Wednesday, February 27, 2013

Implications of the Second Industrial Revolution


            Europe in the late nineteenth century experienced a remarkable boom of industrial, technological, and educational advancement as well as significant electoral progress.  These transformations primarily came about as a result of the Second Industrial Revolution and the important social changes which occurred in its wake.  The three decades proceeding the turn of the twentieth century, however, planted the seeds for a wave of cultural malaise, social tensions, and movement away from traditional liberal ideals.  These downsides primarily occurred due to the sudden and abrupt manner of the changes.

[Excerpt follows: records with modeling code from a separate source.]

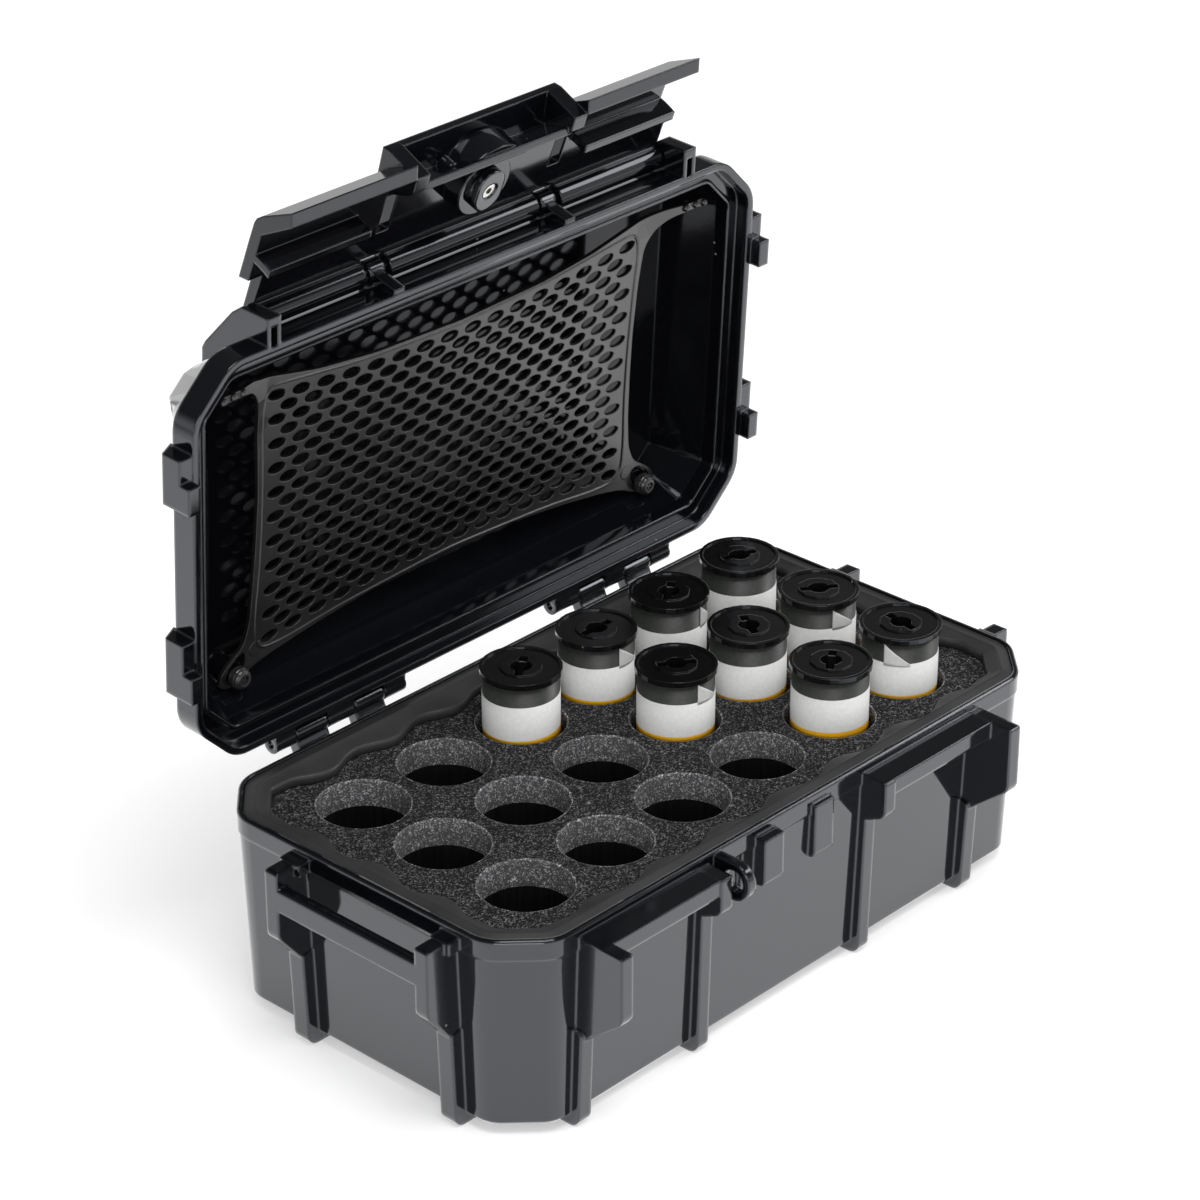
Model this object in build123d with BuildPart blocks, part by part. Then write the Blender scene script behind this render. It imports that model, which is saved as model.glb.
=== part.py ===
from build123d import *
import math
import os

# A hinged hard case for roll film: a tub with a rubber liner and a foam block,
# a lid with a net pad, and one long latch with a lock across the front.
# Lengths are millimetres. X runs along the case, -Y is the latch side and +Y the
# hinge side, Z is up. The origin is the middle of the plane that the feet stand on.

# Outline of the rim, shared by the tub, the liner, the foam and the lid.
rim_x = 117.2
rim_y = 64.2
corner_leg = 14.8
corner_round = 12.0
corner_slip = 2 - math.sqrt(2)
draft = 2.0

# Heights of the tub.
foot_height = 2.0
floor_thick = 3.0
foam_top = 61.0
band_low = 59.1
band_top = 65.5
body_step = 0.5
wall = 2.8
bead_width = 1.7
bead_edge = 0.6
belly_edge = 2.2

# Rubber liner.
liner_gap = 0.15
liner_wall = 2.6
liner_floor = 2.0
flange_low = 62.0
flange_top = 65.1
lip_gap = 0.2
scallop = 26.3
scallop_depth = 1.9
lip_x = 107.6
lip_front = 55.4
lip_back = 51.8

# Foam block and film rolls.
pitch_x = 33.0
pitch_y = 32.7
columns = 6
rows = 3
socket_r = 13.8
face_thick = 9.0
roll_bottom = 15.2
roll_length = 65.0
flange_r = 12.6
flange_thick = 1.8
ring_width = 1.1
ring_sink = 0.5
paper_r = 11.7
paper_gap = 0.1
core_r = 5.2
bore_r = 3.4
slot_reach = 6.0
slot_width = 2.6
bore_deep = 12.0
socket_sides = 20
spool_sides = 28
hidden_sides = 10
filled = [(2, 1), (3, 1), (4, 1), (5, 1), (3, 0), (4, 0), (5, 0), (4, -1), (5, -1)]
slot_turns = [35, 0, 35, -20, -35, 60, -35, 35, 80]

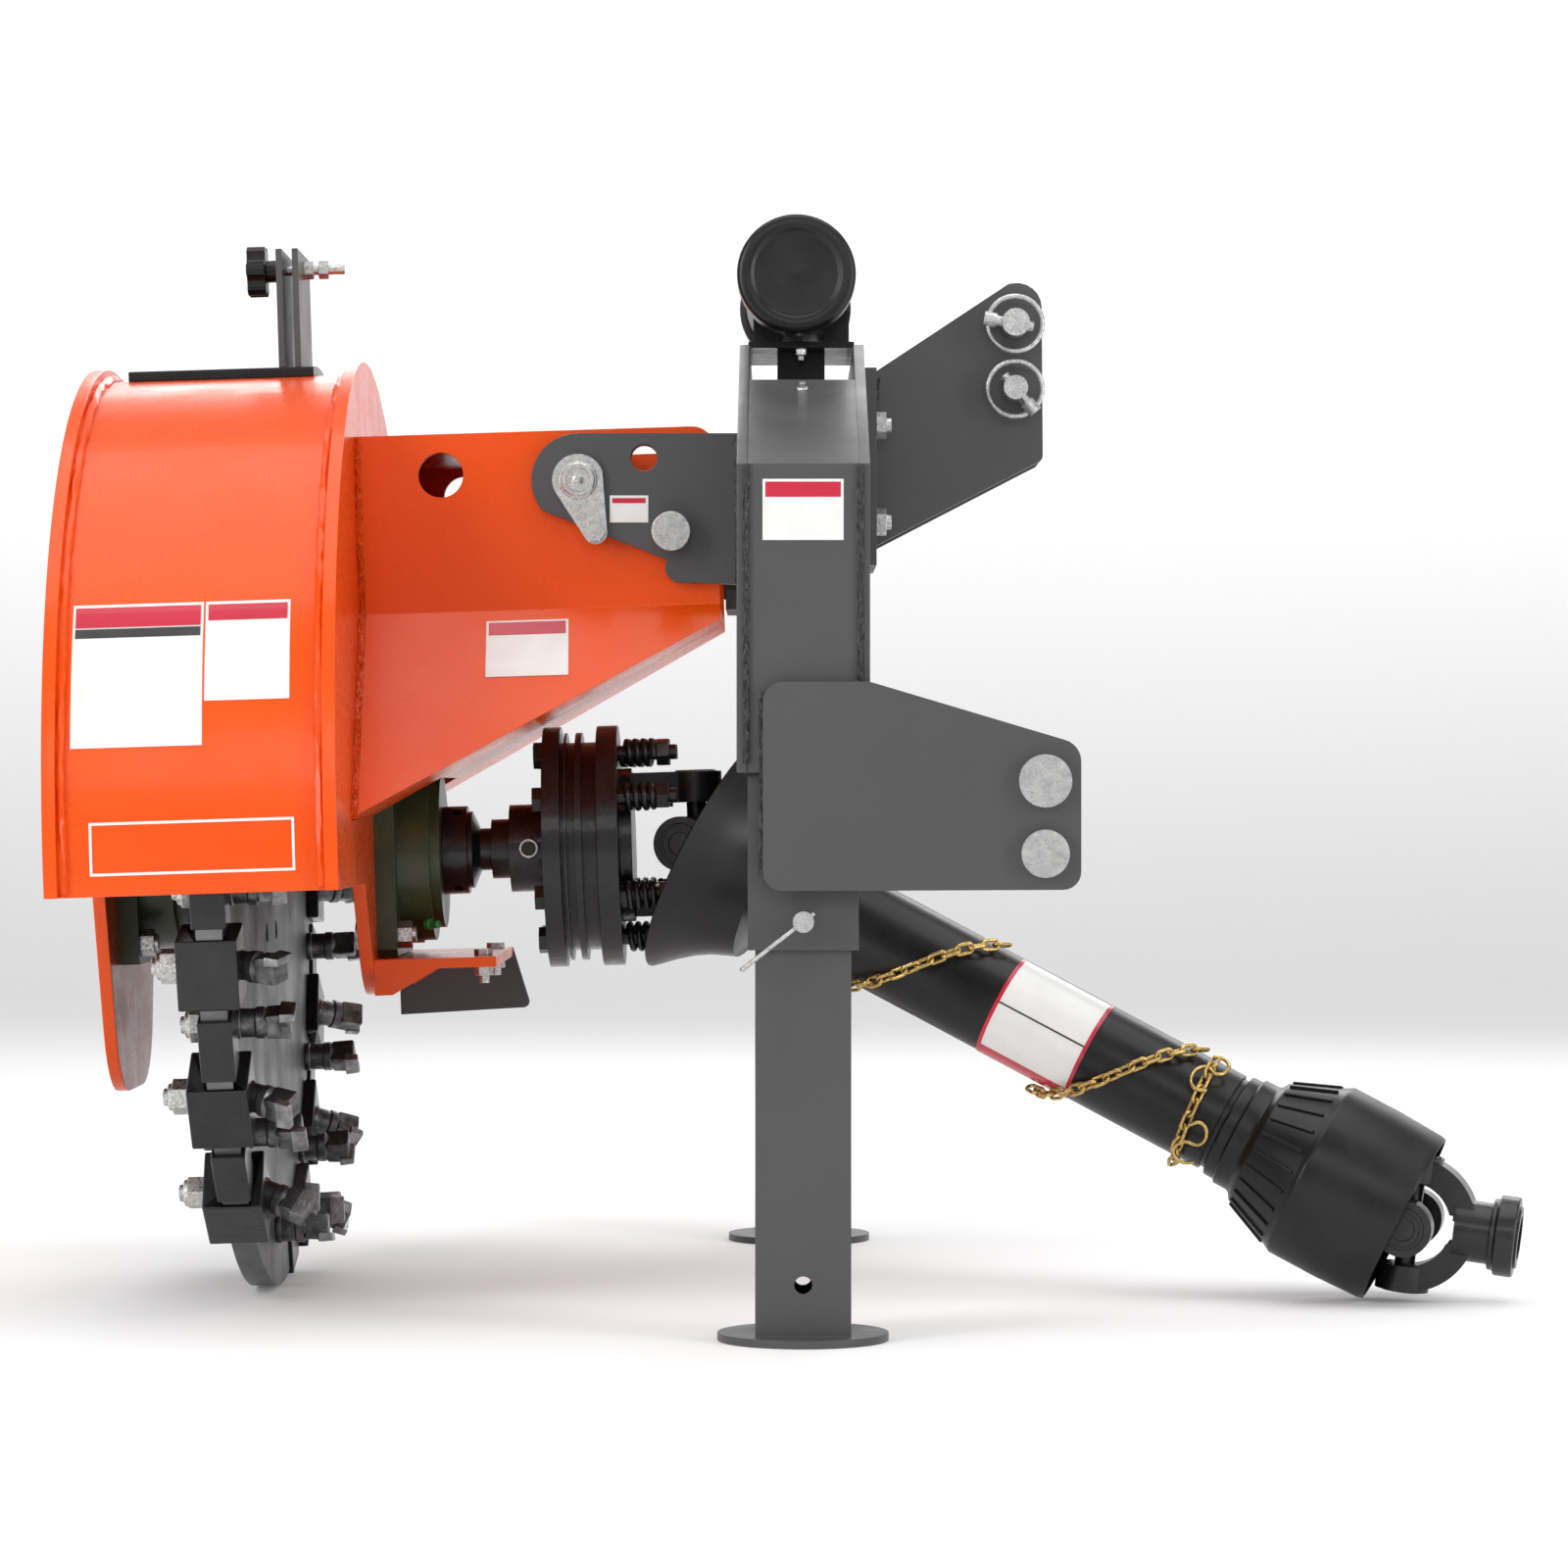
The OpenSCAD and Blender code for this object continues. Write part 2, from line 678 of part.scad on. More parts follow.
clutch_r = 97;
bolt_r = 78;
bolt_angles = [30, 72, 108, 150, 210, 252, 288, 330];
front_u = -40.4;
flange_u = 2.6;
flange_t = 17;
spring_l = 31;

module at_clutch_bolts() for (a = bolt_angles) rotate([a, 0, 0]) translate([0, bolt_r, 0]) children();

module clutch_plates()
    color(black) in_axle() difference() {
        union() {
            rod_x(clutch_r, front_u, front_u + 14);
            rod_x(84, front_u + 14 - eps, flange_u - gap);
            rod_x(92, front_u + 17, front_u + 19);
            rod_x(92, front_u + 26, front_u + 31);
        }
        rod_x(38, front_u - 1, front_u + 15);
        rod_x(66, front_u + 14, flange_u);
        at_clutch_bolts() rod_x(6 + play, front_u - 1, flange_u);
    }

yoke_eye_r = 21;
arm_z0 = 33;
arm_z1 = 58;

module fork_z(base_x)
    for (s = [0, 1]) mirror([0, 0, s]) difference() {
        union() {
            rod_z(yoke_eye_r, arm_z0, arm_z1);
            box([base_x, -16, arm_z0], [0, 16, arm_z1]);
        }
        rod_z(trunnion_r + play, arm_z0 - 1, arm_z1 - 3);
    }

module clutch_flange_yoke()
    color(black) in_axle() {
        difference() {
            union() {
                rod_x(clutch_r, flange_u, flange_u + flange_t);
                rod_x(62, flange_u + flange_t - eps, flange_u + flange_t + 10);
            }
            at_clutch_bolts() rod_x(6 + play, flange_u - 1, flange_u + flange_t + 11);
        }
        translate([joint_u, 0, 0]) fork_z(flange_u + flange_t + 10 - joint_u);
    }

module clutch_bolts()
    color(black) in_axle() at_clutch_bolts() {
        rod_x(6, front_u, flange_u + flange_t + spring_l + 16);
        hex_x(19, front_u - 8, front_u);
        hex_x(19, flange_u + flange_t + spring_l, flange_u + flange_t + spring_l + 10);
    }

module clutch_springs()
    color(black) in_axle() at_clutch_bolts() difference() {
        rod_x(11.8, flange_u + flange_t, flange_u + flange_t + spring_l);
        rod_x(7.2, flange_u + flange_t - 1, flange_u + flange_t + spring_l + 1);
    }

// ---- cutter rotor ----

module cutter_disc()
    color(grey) in_axle() difference() {
        rod_x(disc_r, disc_u - disc_t / 2, disc_u + disc_t / 2, $fn = 128);
        rod_x(cutter_shaft_r + play, disc_u - disc_t, disc_u + disc_t);
        for (i = [0:5]) rotate([i * 60, 0, 0]) translate([0, 70, 0])
            rod_x(8, disc_u - disc_t, disc_u + disc_t);
    }

// The teeth come in three groups. Every station has a straight tooth on the disc's tractor
// side. In a group, a narrow block straddles the rim at each station, and half a step on a
// wide one holds a tooth that leans outwards.
holder_r = 300;
step = 360 / stations;
phase = 164;
rim_r = 349;
saddle_u = [-26, 20];
tooth_lean = 28;
barrel_l = 25;

function grouped(i) = i % 6 < 4;
module at_station(i)
    rotate([phase + i * step, 0, 0]) translate([disc_u, holder_r, 0]) children();

module tooth_holders()
    color(black) in_axle() difference() {
        for (i = [0:stations - 1]) if (grouped(i)) {
            at_station(i) box([-13, 16, -25], [13, rim_r - holder_r, 25]);
            at_station(i + 0.5)
                box([saddle_u[0], -4, -27], [saddle_u[1], rim_r - holder_r - 2, 27]);
        }
        rod_x(disc_r, disc_u - disc_t / 2, disc_u + disc_t / 2, $fn = 128);
    }

module tooth() {
    rod_x(12.3, 0, barrel_l);
    box([barrel_l - 1, -12, -12], [barrel_l + 21, 12, 12]);
}

module cutter_teeth()
    color(zinc) in_axle() for (i = [0:stations - 1]) {
        at_station(i) translate([disc_t / 2, 0, 0]) tooth();
        if (grouped(i)) at_station(i + 0.5) difference() {
            translate([saddle_u[1] - 6, 16, 0]) rotate([0, 0, tooth_lean]) tooth();
            box([-disc_t, -40, -20], [saddle_u[1], 60, 20]);
        }
    }

module cutter_shaft()
    color(zinc) in_axle() {
        rod_x(cutter_shaft_r, -hood_left + hood_t + 2, -104);
        rod_x(shaft_nose_r, -104 - eps, -84);
        difference() {
            rod_x(95, disc_u - disc_t / 2 - 14, disc_u - disc_t / 2);
            rod_x(cutter_shaft_r - 1, disc_u - disc_t, disc_u);
            for (i = [0:5]) rotate([i * 60, 0, 0]) translate([0, 70, 0])
                rod_x(8, disc_u - 40, disc_u);
        }
    }

module bearing_collars()
    color(black) in_axle() difference() {
        rod_x(35.5, -hood_right + bearing_t + gap, -104);
        rod_x(cutter_shaft_r + play, -hood_right, -100);
        for (a = [0, 120, 240]) rotate([a, 0, 0]) translate([-112, 0, 0]) rod_y(4, 20, 40);
    }

// The clutch's driven hub, which carries the cutter shaft's taper.
module clutch_hub()
    color(black) in_axle() difference() {
        union() {
            rod_x(31, -104 + gap, -100);
            translate([-100, 0, 0]) rotate([0, 90, 0]) cylinder(r1 = 31, r2 = 17, h = 6);
            rod_x(17, -94 - eps, -85);
            rod_x(24, -85 - eps, -70);
            rod_x(35.3, -70 - eps, front_u + 22);
            rod_x(60, front_u + 19.5, front_u + 25.5);
            translate([-54, 0, 0]) rod_y(8.5, -38, 0);
        }
        rod_x(shaft_nose_r + play, -120, -83);
    }

// ---- driveshaft ----

module cross_piece(z1 = arm_z1)
    color(black) {
        rod_z(trunnion_r, -z1 + 4, z1 - 4);
        rod_y(trunnion_r, -arm_z1 + 4, arm_z1 - 4);
        sphere(r = 15);
    }

module first_cross() in_first_cross() cross_piece();
module second_cross() in_second_cross() cross_piece(end_arm);

yoke_base = 58;
end_arm = 53;

module fork_y(dir, base)
    mirror([dir < 0 ? 1 : 0, 0, 0]) {
        both_sides() difference() {
            union() {
                rod_y(22, arm_z0, arm_z1);
                box([0, arm_z0, -17], [base, arm_z1, 17]);
            }
            rod_y(trunnion_r + play, arm_z0 - 1, arm_z1 - 3);
        }
        rod_x(arm_z1, base - eps, base + 8);
    }

inner_r = 17;
outer_r = 24;

module inner_shaft()
    color(black) in_shaft() {
        fork_y(1, yoke_base);
        rod_x(30, yoke_base + 7, 122);
        rod_x(inner_r, 121, 400);
    }

module outer_shaft()
    color(black) in_shaft() {
        translate([shaft_l, 0, 0]) fork_y(-1, yoke_base);
        difference() {
            union() {
                rod_x(30, shaft_l - 124, shaft_l - yoke_base - 7);
                rod_x(outer_r, 200, shaft_l - 123);
            }
            rod_x(inner_r + 0.3, 199, shaft_l - 100);
        }
    }

// A guard cone: a thin trumpet from radius r0 at x = 0 to the tube.
module near_shield()
    color(black) in_shaft() {
        rotate([0, 90, 0]) rotate_extrude($fn = 96) polygon([
            [106, 13], [75, 52], [67, 72], [shield_r, 72], [shield_r, 480], [38.6, 480]
            , [38.6, 118], [30.3, 118], [30.3, 104], [38.6, 104], [38.6, 69], [64.6, 69]
            , [72.4, 51], [103, 12]]);
    }

bell_r = 72;

module far_shield()
    color(black) in_shaft() {
        rotate([0, 90, 0]) rotate_extrude($fn = 96) polygon([
            [38.2, 240], [38.2, 484], [43, 484], [43, 512], [53, 514], [70, 556]
            , [bell_r + 1, 560], [bell_r + 1, 600], [bell_r - 1, 641], [bell_r - 4, 641]
            , [bell_r - 2, 600], [bell_r - 2, 562], [67, 559], [50.5, 519], [35.8, 516], [35.8, 548]
            , [30.3, 548], [30.3, 534], [33, 534], [33, 512], [35.8, 508], [35.8, 240]]);
    }

link_wire = 1.5;
link_r = 3.8;
link_l = 7;
link_pitch = 11;

// A long link: two half rings joined by straight wires.
module chain_link() {
    for (s = [0, 180]) rotate([0, 0, s]) {
        translate([link_l / 2, 0, 0]) rotate([0, 0, -90]) rotate_extrude(angle = 180, $fn = 24)
            translate([link_r, 0]) circle(r = link_wire, $fn = 13);
        translate([0, link_r, 0]) rod_x(link_wire, -link_l / 2, link_l / 2);
    }
}

// Chain links laid round the shield tube, from x0 at angle a0 to x1 at angle a1; each
// link is turned a quarter against the last one.
module wrapped_chain(x0, x1, a0, a1, r) {
    side_l = (a1 - a0) * PI / 180 * r;
    n = floor(norm([x1 - x0, side_l]) / link_pitch);
    for (i = [0:n]) let (t = i / n)
        rotate([a0 + (a1 - a0) * t, 0, 0]) translate([x0 + (x1 - x0) * t, 0, r])
            rotate([0, 0, -atan2(side_l, x1 - x0)]) rotate([i % 2 == 0 ? 45 : -45, 0, 0])
                chain_link();
}

chain_r = shield_r + 6.5;

module near_chain()
    color(brass) in_shaft() wrapped_chain(150, 262, 175, 20, chain_r);

module far_chains()
    color(brass) in_shaft() {
        wrapped_chain(335, 440, 175, 20, chain_r);
        wrapped_chain(455, 462, 30, 150, chain_r + 1);
    }

yoke_in = 33;
hub_end = 86;
hub_r = 24;
spline_r = 17.5;
collar_back = 10;

// A yoke bent round like a C, with the splined hub on its back.
module end_yoke()
    color(black) in_second_cross() difference() {
        union() {
            difference() {
                rod_y(end_arm, -16, 16);
                rod_y(yoke_in, -17, 17);
                box([-end_arm - 1, -17, -end_arm - 1], [0, 17, end_arm + 1]);
            }
            for (s = [0, 1]) mirror([0, 0, s]) rod_z(yoke_eye_r, yoke_in, end_arm);
            rod_x(hub_r, yoke_in + 3, hub_end);
        }
        rod_x(spline_r, 0, hub_end + 1);
        rod_x(spline_r + 2, 0, yoke_in + 1);
        rod_z(trunnion_r + play, -end_arm + 3, end_arm - 3);
    }

// Pulled back by hand to free the tractor's stub shaft.
collar_x = end_arm + collar_back + gap;

module lock_collar()
    color(black) in_second_cross() difference() {
        union() {
            rod_x(28, collar_x, collar_x + 5);
            rod_x(31.5, collar_x + 5 - eps, hub_end - 2);
        }
        rod_x(hub_r + play, collar_x - 1, hub_end);
    }

rear_portal_plate();
front_portal_plate();
outer_web();
inner_web();
leg_sleeves();
lower_link_plates();
lower_link_pins();
top_link_bracket();
top_link_pins();
lynch_pins();
frame_bolts();
pivot_ears();
pivot_pin();
pivot_keeper();
bump_stop();
near_tilt_pin();
far_tilt_pin();
manual_bracket();
manual_tube();
manual_lid();
near_leg();
far_leg();
near_leg_pin();
far_leg_pin();
hood_outer_plate();
hood_inner_plate();
hood_shell();
boom_near_plate();
boom_far_plate();
boom_top_plate();
boom_bottom_plate();
boom_bushes();
hood_strip();
curtain_bars();
curtain_bolt();
curtain_knob();
flap_bracket();
debris_flap();
axle_bearings();
head_bolts();
clutch_plates();
clutch_flange_yoke();
clutch_bolts();
clutch_springs();
cutter_disc();
tooth_holders();
cutter_teeth();
cutter_shaft();
bearing_collars();
clutch_hub();
first_cross();
inner_shaft();
near_shield();
near_chain();
outer_shaft();
far_shield();
far_chains();
second_cross();
end_yoke();
lock_collar();
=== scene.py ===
"""Looks of the stump grinder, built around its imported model.

Metres throughout: +X to the tractor, +Y to the far side, +Z up, feet on Z = 0.
"""
import json
import math

import bpy
from mathutils import Matrix, Vector

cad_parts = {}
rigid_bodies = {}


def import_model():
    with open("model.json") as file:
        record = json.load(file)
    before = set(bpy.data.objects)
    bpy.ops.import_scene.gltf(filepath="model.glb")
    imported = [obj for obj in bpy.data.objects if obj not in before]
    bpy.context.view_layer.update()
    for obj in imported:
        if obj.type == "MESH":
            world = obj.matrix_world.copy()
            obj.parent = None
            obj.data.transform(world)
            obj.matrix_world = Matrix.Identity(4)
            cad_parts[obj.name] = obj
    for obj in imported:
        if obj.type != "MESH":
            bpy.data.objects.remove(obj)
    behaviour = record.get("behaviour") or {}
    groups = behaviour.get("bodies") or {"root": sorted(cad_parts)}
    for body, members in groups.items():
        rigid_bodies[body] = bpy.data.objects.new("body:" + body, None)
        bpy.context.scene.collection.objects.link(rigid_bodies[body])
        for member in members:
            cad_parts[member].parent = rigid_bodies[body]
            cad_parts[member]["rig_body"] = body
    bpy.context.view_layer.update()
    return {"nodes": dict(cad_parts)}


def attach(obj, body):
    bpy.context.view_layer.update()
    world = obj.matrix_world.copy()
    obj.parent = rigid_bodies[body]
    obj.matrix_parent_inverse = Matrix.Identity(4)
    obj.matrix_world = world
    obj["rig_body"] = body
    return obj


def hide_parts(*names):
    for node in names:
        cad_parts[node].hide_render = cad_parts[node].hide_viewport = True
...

            The economic progress which began in the late nineteenth century was primarily associated with the still young capitalist model, wherein all members of society competed for economic benefits in a free and open market.  This model, however, had serious detrimental effects on some of the most vulnerable classes of society.  This age of capitalism led to the creation of large chain-stores which put independent small business owners, almost exclusively confined within the lower-middle class, out of work.  These individuals, who had owned their own businesses often for generations, were now forced to become wage labors for the very corporations which put them out of business.
            Technological innovations also created a victim class, this time in the present society.  Improved mechanization of agriculture and transportation of foodstuffs drastically cut down on the price of agricultural goods.  While this greatly benefited society as a whole, it punished the poor peasants who could no longer sell their crops for enough money to sustain themselves.  They were forced either to become workers for the newly emergent large corporate farms or head into the growing cities to seek employment in the industrial sector. 
            These two trends created an exceptionally unhappy lower class in European society.  Their livelihoods had been snatched away from them, destroying their way of life while the rest of society seemingly benefited profusely.  These downtrodden citizens rejected the popular liberal ideology of individual rights and liberties for the simple reason that they had more pressing matters to concern themselves with; namely, where their next meal would come from.  Liberal thought, it seemed, was best suited for the well-off in society who did not have to worry about such things.  The lower class rejected liberalism and sought to find economic security.
            One aspect of the late nineteenth century wave of change which did benefit this lower class was the extension of suffrage rights to nearly all men.  With the right to vote, the political voice of the downtrodden could now be heard.  These people who suffered at the hands of the Second Industrial Revolution sought to return to the past when, while their lives were not perfect, they were better off than in the present.  This notion, conservatism, soon attached itself to another growing ideology:  nationalism.
            Nationalism promised to grant the lower classes a new community since their ancestral ones (small towns, villages) were destroyed by the Second Industrial Revolution.  A largely imaginary notion, a nation consisted of all the people who shared common identity markers and traditions.  Nationalism and its growing base proved to be a significant threat to liberalism and its ideals.  Whereas liberalism appealed primarily to upper-class, well educated individuals, nationalism took advantage of growing literacy rates to diffuse information to the general populace, who began to distrust liberalism. 
            The extension of suffrage to nearly all men by the turn of the century created a new concept in electoral politics:  mass politics.  Whereas once those seeking office only had to appeal to a narrow population of well-educated citizens, they now had to appeal to the masses.  One of the main ways politicians did this was to tap into the nationalistic fervor sweeping the continent.  As they took advantage of nationalism, the rhetoric relating to foreign bodies began to grow toxic.  Nationalism offered not only a sense of community, but also a dense of superiority over other nations.  This inevitably began to incorporate new pseudo-scientific concepts such as Social Darwinism, which, once attached to nationalism, preached that nations are in a constant conflict with each other and only the strongest could survive.  As this theory planted deep roots in the psyche of citizens, politicians began to take advantage of it by blaming domestic problems on “outsiders,” who were almost always Jews, although occasionally Catholics were blamed in some Protestant countries. 
            While the second wave of the Industrial Revolution undoubtedly benefited the vast majority of European society, it also founded social and cultural tensions which would build during the early twentieth century before exploding across the continent in a series of conflicts which would forever change the face of Europe on the international stage.